今週火曜日に行われた事務局長とハミド・カルザイアフガニスタン大統領との会談において、母親の健康が重要な議題として話し合われた。大統領は、アフガニスタンの妊産婦死亡率が受け入れがたいほど高く、その危機的状況を救うため国連人口基金が支援を行っていることに対し、感謝の意を示した。同国では出産約60件につき1人の女性が死亡しており、地域によってはその4倍にものぼる。

カルザイ大統領は、2008年に予定されているアフガニスタン初の総合的な国勢調査を国連人口基金が支援することに対し、感謝の意を表明した。国連人口基金は、国の計画と再建に不可欠なデータを収集するために、同国のスタッフを訓練し、また技術的支援の提供や資金調達などを行っている。

4日間のアフガニスタン訪問の3日目にあたる今朝、国連事務次長も兼務するオベイドは、国連人口基金が支援した産科ろう孔(フィスチュラ)治療を行うマラライ(Malalai)病院の手術施設の落成式に、サイード・モハメッド・アミン・ファーテミー(Sayed Mohammed Amin Fatemi)保健相とともに参加した。閉塞性分娩の際適切な医療処置を受けられず悲惨な障害に至るケースはアフガニスタン全土に広がっているにもかかわらず、これまでは治療を受けることすら出来なかった。産科ろう孔も妊産婦死亡もその原因は同じである。つまり、専門技能者の立会いや緊急産科ケアを受けられない出産をあまりにも頻繁に、また若い頃から行うためである。アフガニスタンでは、5年前よりは医療ケアを広く利用できるようになっているものの、女性の健康サービス提供者が危機的に不足している。国連人口基金は、パートナー団体とともに助産士訓練を支援し、3つの遠隔地域にある8つの産科病院を支援している。

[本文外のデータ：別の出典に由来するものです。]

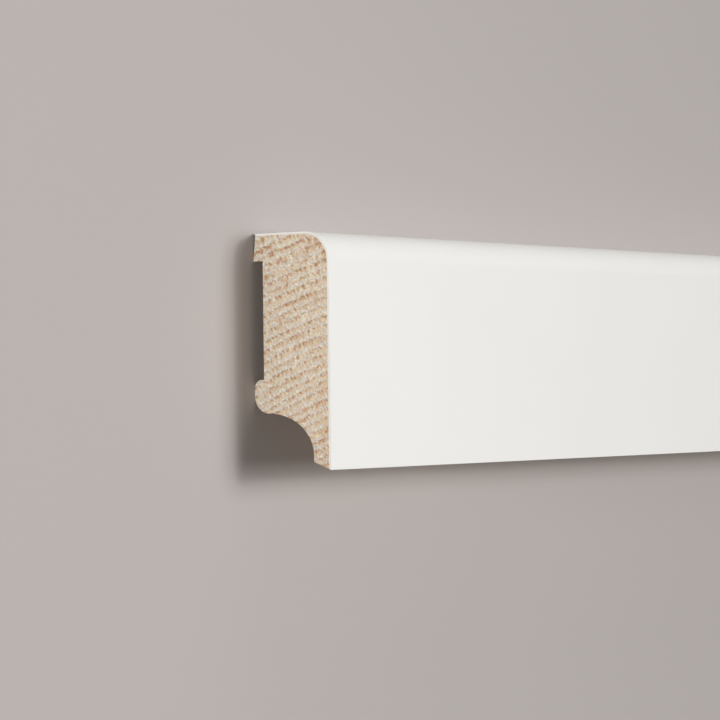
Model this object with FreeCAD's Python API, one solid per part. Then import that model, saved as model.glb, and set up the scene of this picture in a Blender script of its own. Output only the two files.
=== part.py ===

事務局長は、月曜日の記者会見で「出産間隔をあけることで、母親たちはより健康になり、子どもの健康により気を配ることが出来るようになります。また、母親が出産によって死に至ることがなくなるのです」と述べ、アフガニスタンのようなイスラム社会でより広く家族計画が受け入れられるよう、家族計画の利点を強調した。国連人口基金は、確実に物資供給が行われるよう物流システムを確立するなど、同国保健省の家族計画促進を支援している。

事務局長は、フソン・バーノル・ガザンファー(Husun Banor Ghazanfar)女性省大臣やその他参加者とともに、女性の権利についての午後の会議に参加した。その中で、男性のコミュニティへの参加を促したり、警察官への教育、被害者への支援などにより、女性に対する暴力への取り組みを強化することを求めた。